### DATA
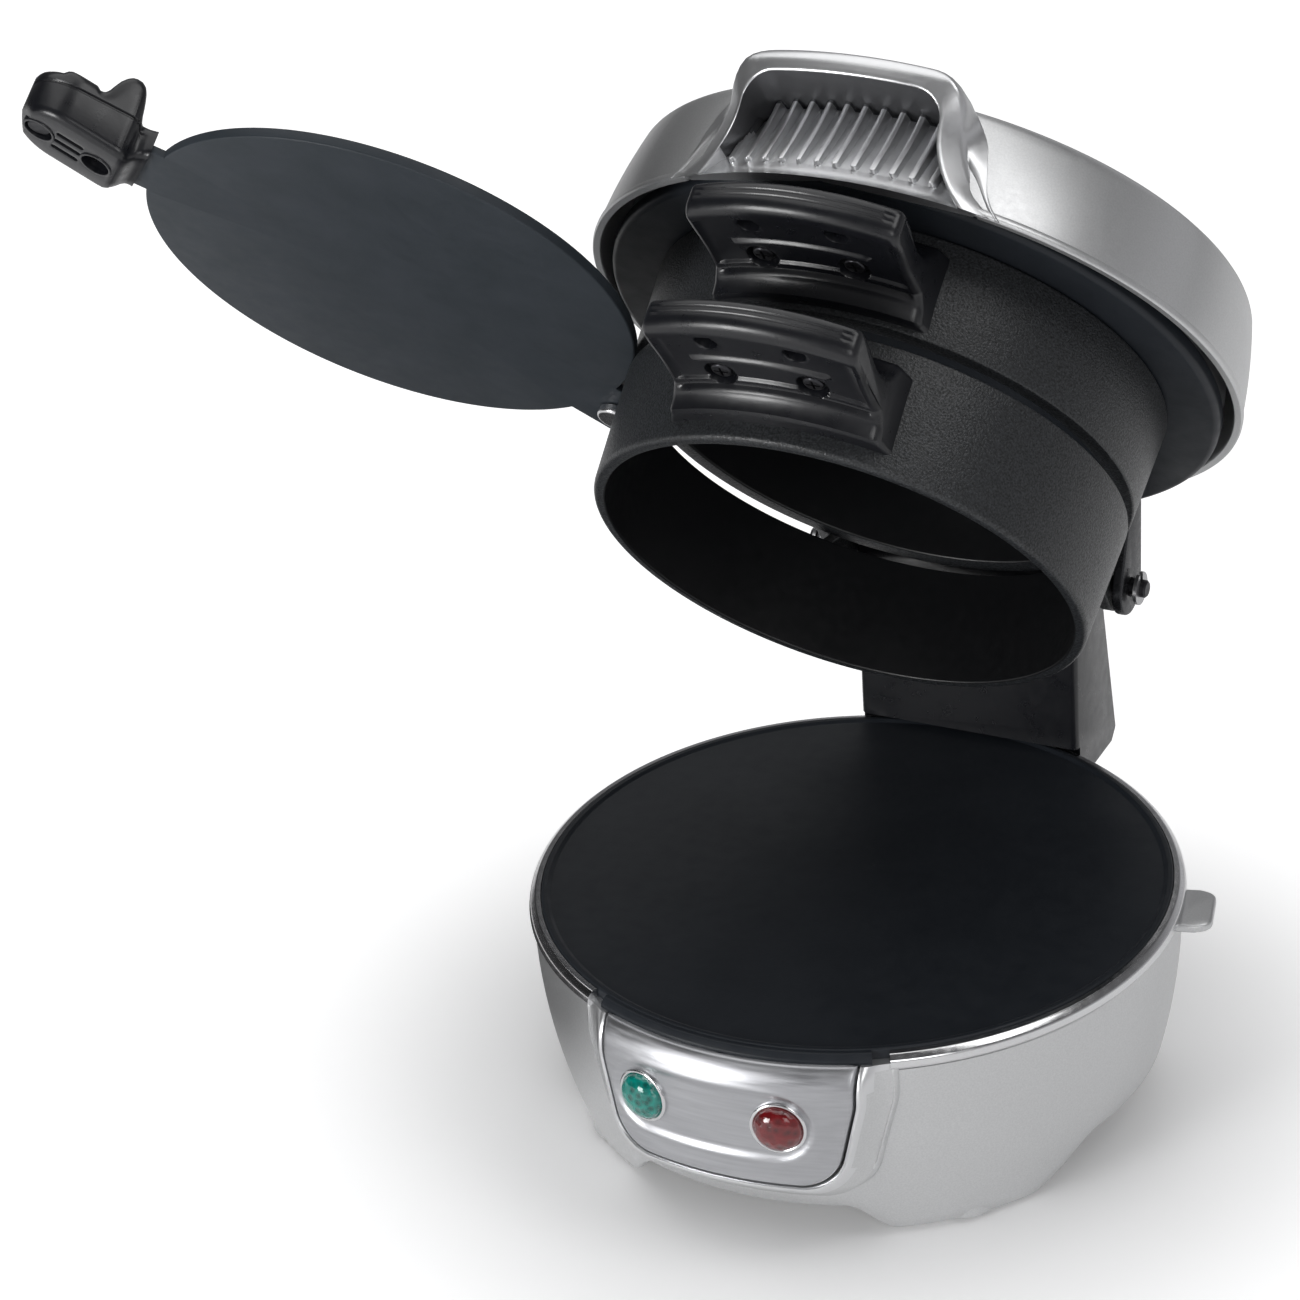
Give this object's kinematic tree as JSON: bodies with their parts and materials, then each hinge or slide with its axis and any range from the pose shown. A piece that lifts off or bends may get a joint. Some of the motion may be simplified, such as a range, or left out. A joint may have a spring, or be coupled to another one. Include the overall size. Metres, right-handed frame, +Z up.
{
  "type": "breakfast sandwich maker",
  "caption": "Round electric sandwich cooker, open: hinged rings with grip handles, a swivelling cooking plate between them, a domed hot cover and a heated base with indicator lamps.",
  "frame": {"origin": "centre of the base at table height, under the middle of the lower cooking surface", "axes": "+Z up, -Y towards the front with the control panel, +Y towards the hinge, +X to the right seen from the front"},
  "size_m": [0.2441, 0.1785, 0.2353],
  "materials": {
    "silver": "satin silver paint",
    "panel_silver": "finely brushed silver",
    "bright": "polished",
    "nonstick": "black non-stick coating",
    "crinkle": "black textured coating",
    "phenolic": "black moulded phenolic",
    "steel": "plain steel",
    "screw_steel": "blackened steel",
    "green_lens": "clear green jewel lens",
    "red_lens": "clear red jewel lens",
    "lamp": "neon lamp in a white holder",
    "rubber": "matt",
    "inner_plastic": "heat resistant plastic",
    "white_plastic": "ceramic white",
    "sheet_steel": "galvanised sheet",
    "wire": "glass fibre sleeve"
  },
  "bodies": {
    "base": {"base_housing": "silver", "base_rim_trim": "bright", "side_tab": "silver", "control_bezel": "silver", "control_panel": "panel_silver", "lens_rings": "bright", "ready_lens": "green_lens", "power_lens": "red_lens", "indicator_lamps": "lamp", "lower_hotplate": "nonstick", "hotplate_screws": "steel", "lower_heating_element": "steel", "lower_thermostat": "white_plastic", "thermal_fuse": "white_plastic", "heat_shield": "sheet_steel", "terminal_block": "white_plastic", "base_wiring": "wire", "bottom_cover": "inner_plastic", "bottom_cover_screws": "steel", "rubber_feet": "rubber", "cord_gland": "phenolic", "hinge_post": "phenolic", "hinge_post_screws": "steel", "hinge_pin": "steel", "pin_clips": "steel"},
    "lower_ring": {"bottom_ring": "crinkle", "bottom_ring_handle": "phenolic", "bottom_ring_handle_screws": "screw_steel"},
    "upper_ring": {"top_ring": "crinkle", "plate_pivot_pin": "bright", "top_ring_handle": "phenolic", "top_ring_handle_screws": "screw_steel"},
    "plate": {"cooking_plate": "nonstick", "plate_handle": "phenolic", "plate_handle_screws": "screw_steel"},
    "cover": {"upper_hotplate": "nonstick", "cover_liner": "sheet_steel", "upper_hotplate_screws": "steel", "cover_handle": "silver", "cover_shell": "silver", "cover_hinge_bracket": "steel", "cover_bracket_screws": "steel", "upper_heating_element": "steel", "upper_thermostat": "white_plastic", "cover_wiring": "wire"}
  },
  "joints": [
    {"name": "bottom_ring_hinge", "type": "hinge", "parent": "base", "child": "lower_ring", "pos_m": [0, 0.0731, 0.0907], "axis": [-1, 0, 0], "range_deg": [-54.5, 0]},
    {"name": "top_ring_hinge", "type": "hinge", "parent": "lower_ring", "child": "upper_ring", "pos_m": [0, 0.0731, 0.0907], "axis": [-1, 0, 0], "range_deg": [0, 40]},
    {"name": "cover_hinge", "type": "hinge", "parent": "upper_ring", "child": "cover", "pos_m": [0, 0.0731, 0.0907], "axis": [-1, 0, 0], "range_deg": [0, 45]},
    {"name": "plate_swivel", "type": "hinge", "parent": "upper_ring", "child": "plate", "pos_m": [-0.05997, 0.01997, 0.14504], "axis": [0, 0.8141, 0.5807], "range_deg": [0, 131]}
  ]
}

### CHALLENGE
Copy the material above verbatim.

### WRITTEN ANSWER
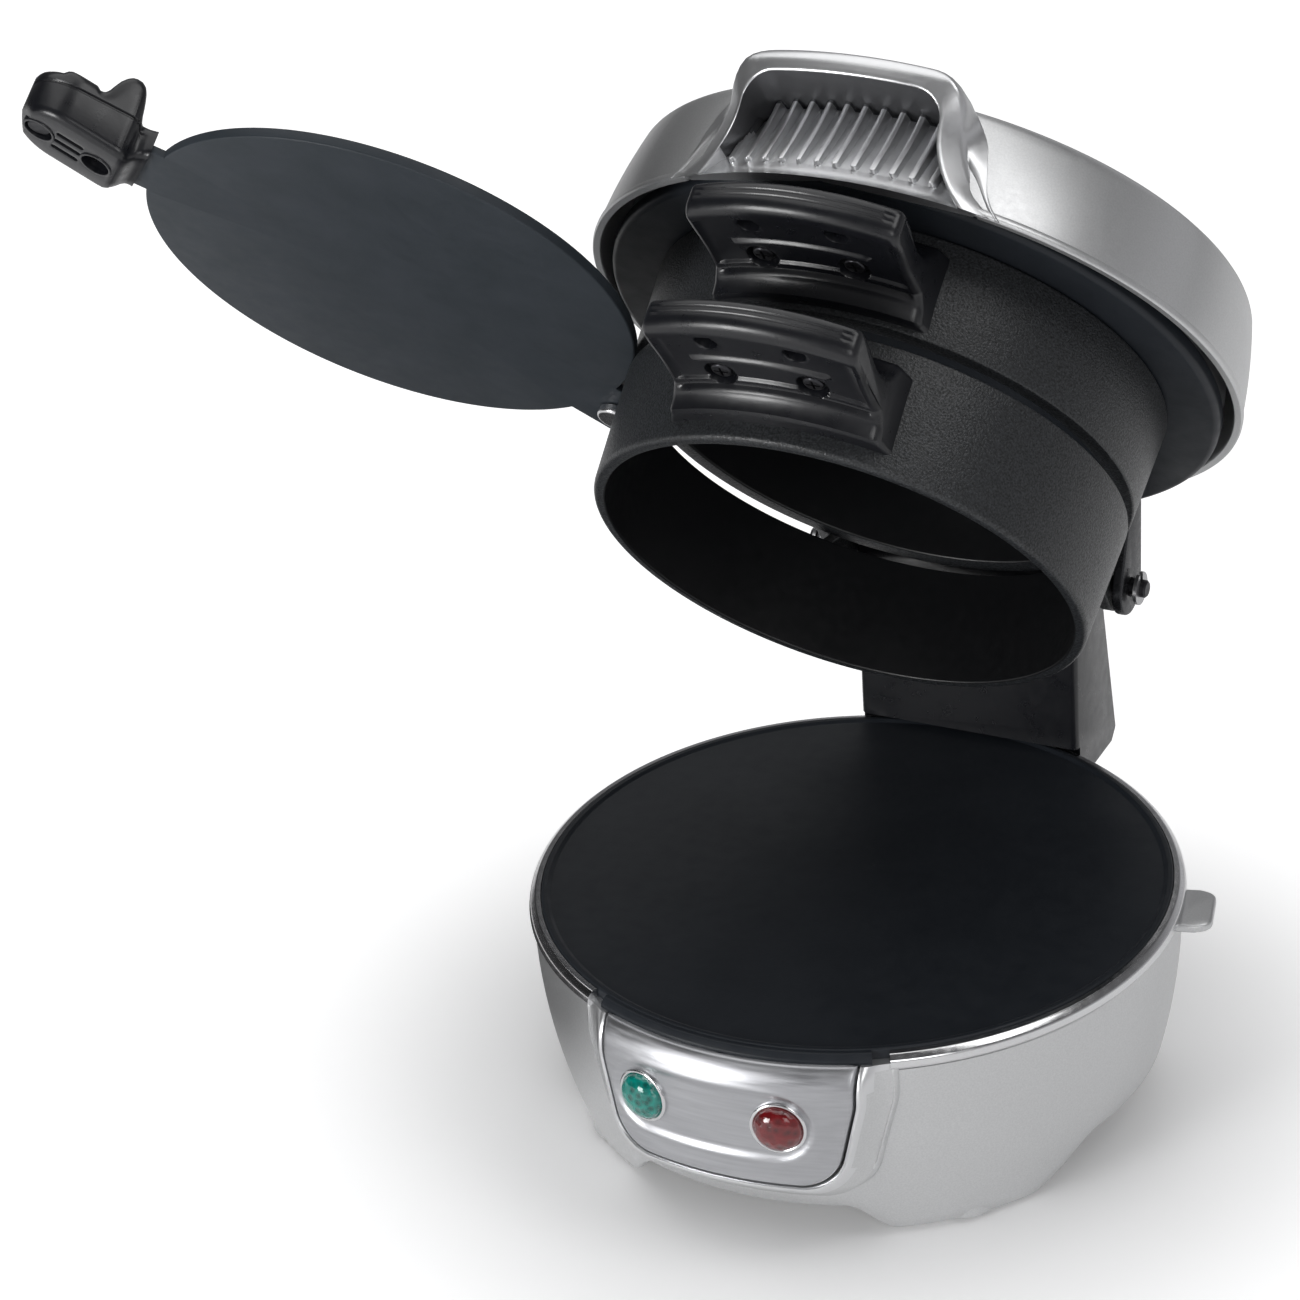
Give this object's kinematic tree as JSON: bodies with their parts and materials, then each hinge or slide with its axis and any range from the pose shown. A piece that lifts off or bends may get a joint. Some of the motion may be simplified, such as a range, or left out. A joint may have a spring, or be coupled to another one. Include the overall size. Metres, right-handed frame, +Z up.
{
  "type": "breakfast sandwich maker",
  "caption": "Round electric sandwich cooker, open: hinged rings with grip handles, a swivelling cooking plate between them, a domed hot cover and a heated base with indicator lamps.",
  "frame": {"origin": "centre of the base at table height, under the middle of the lower cooking surface", "axes": "+Z up, -Y towards the front with the control panel, +Y towards the hinge, +X to the right seen from the front"},
  "size_m": [0.2441, 0.1785, 0.2353],
  "materials": {
    "silver": "satin silver paint",
    "panel_silver": "finely brushed silver",
    "bright": "polished",
    "nonstick": "black non-stick coating",
    "crinkle": "black textured coating",
    "phenolic": "black moulded phenolic",
    "steel": "plain steel",
    "screw_steel": "blackened steel",
    "green_lens": "clear green jewel lens",
    "red_lens": "clear red jewel lens",
    "lamp": "neon lamp in a white holder",
    "rubber": "matt",
    "inner_plastic": "heat resistant plastic",
    "white_plastic": "ceramic white",
    "sheet_steel": "galvanised sheet",
    "wire": "glass fibre sleeve"
  },
  "bodies": {
    "base": {"base_housing": "silver", "base_rim_trim": "bright", "side_tab": "silver", "control_bezel": "silver", "control_panel": "panel_silver", "lens_rings": "bright", "ready_lens": "green_lens", "power_lens": "red_lens", "indicator_lamps": "lamp", "lower_hotplate": "nonstick", "hotplate_screws": "steel", "lower_heating_element": "steel", "lower_thermostat": "white_plastic", "thermal_fuse": "white_plastic", "heat_shield": "sheet_steel", "terminal_block": "white_plastic", "base_wiring": "wire", "bottom_cover": "inner_plastic", "bottom_cover_screws": "steel", "rubber_feet": "rubber", "cord_gland": "phenolic", "hinge_post": "phenolic", "hinge_post_screws": "steel", "hinge_pin": "steel", "pin_clips": "steel"},
    "lower_ring": {"bottom_ring": "crinkle", "bottom_ring_handle": "phenolic", "bottom_ring_handle_screws": "screw_steel"},
    "upper_ring": {"top_ring": "crinkle", "plate_pivot_pin": "bright", "top_ring_handle": "phenolic", "top_ring_handle_screws": "screw_steel"},
    "plate": {"cooking_plate": "nonstick", "plate_handle": "phenolic", "plate_handle_screws": "screw_steel"},
    "cover": {"upper_hotplate": "nonstick", "cover_liner": "sheet_steel", "upper_hotplate_screws": "steel", "cover_handle": "silver", "cover_shell": "silver", "cover_hinge_bracket": "steel", "cover_bracket_screws": "steel", "upper_heating_element": "steel", "upper_thermostat": "white_plastic", "cover_wiring": "wire"}
  },
  "joints": [
    {"name": "bottom_ring_hinge", "type": "hinge", "parent": "base", "child": "lower_ring", "pos_m": [0, 0.0731, 0.0907], "axis": [-1, 0, 0], "range_deg": [-54.5, 0]},
    {"name": "top_ring_hinge", "type": "hinge", "parent": "lower_ring", "child": "upper_ring", "pos_m": [0, 0.0731, 0.0907], "axis": [-1, 0, 0], "range_deg": [0, 40]},
    {"name": "cover_hinge", "type": "hinge", "parent": "upper_ring", "child": "cover", "pos_m": [0, 0.0731, 0.0907], "axis": [-1, 0, 0], "range_deg": [0, 45]},
    {"name": "plate_swivel", "type": "hinge", "parent": "upper_ring", "child": "plate", "pos_m": [-0.05997, 0.01997, 0.14504], "axis": [0, 0.8141, 0.5807], "range_deg": [0, 131]}
  ]
}